On one, King Ahasuerus and Queen Esther are shown walking together. In the other Queen Esther is depicted kneeling before Ahasuerus.
Another eye-catching object is a wooden cabinet that was made in England around 1665. Adorned with seed pearls, metal and linen threads and silk satin, the piece shows Esther pleading with Ahasuerus to stop the imminent annihilation of the Jews.
That the box held writing implements is of special note, according to the accompanying text. The Book of Esther ends with the hero and her uncle Mordechai writing letters describing the Purim holiday to far-flung Jewish communities.
While much attention is paid to the way the non-Jewish community viewed the story, it is important to note that Amsterdam’s Jewish community also found inspiration in the Purim story.

“Queen Esther was a symbol of bravery for Portuguese Jews who had to hide their identities in Catholic Spain, just like Esther had to when she first married Ahasuerus,” said James S. Snyder, who directs the museum and formerly headed up the Israel Museum.

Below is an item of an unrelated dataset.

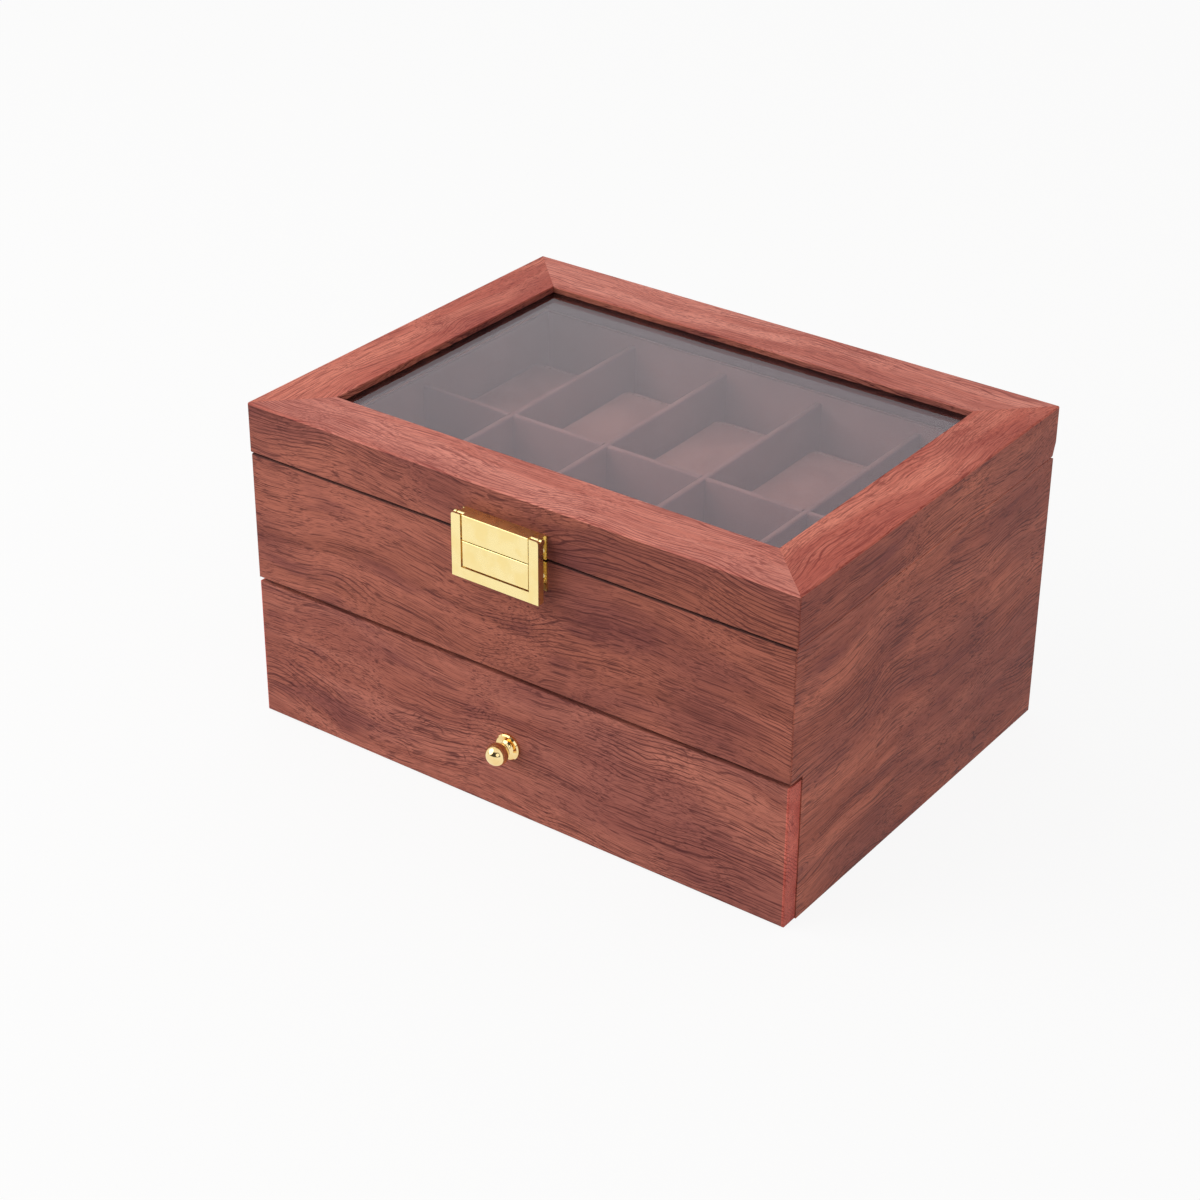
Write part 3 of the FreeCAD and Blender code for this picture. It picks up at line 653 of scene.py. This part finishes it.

On display are rare loans of Jewish ceremonial art from Amsterdam’s Portuguese Synagogue, including an extravagantly decorated lectern cover and Esther scrolls made by Salom Italia, the most influential maker of scrolls in Rembrandt’s time.
There are also sterling silver kiddush cups and a Shabbat lamp fashioned from delftware.
Yet, as much as the Dutch regarded the Purim story as a metaphor for triumph over adversity, and were fascinated with the Jewish queen, it is important not to over-romanticize Rembrandt’s relationship with Jewish people.
The painter lived on Jodenbreestraaat, or “Jews Broad Street,” among both Portuguese Jews and Ashkenazi Jews, and had business and personal relationships with the community. But he was no champion of the Jewish people, said Steven Nadler, a professor of Philosophy at the University of Wisconsin-Madison and the author of “Rembrandt’s Jews.”
“It’s tempting to take these great figures of history, these creative and brilliant individuals, and see in them what we want to see,” Nadler said. “With Rembrandt, it’s not just tempting, it’s also comforting, to see him as a friend of the Jews at a particular historical period when Jews did not have a lot of friends in many places.”
Nevertheless, Nadler said visitors to the gallery ought to “fully appreciate Rembrandt’s brilliance and his ability to take these stories from the Hebrew Bible and the Book of Esther in particular and give them such a deeply felt rendering.”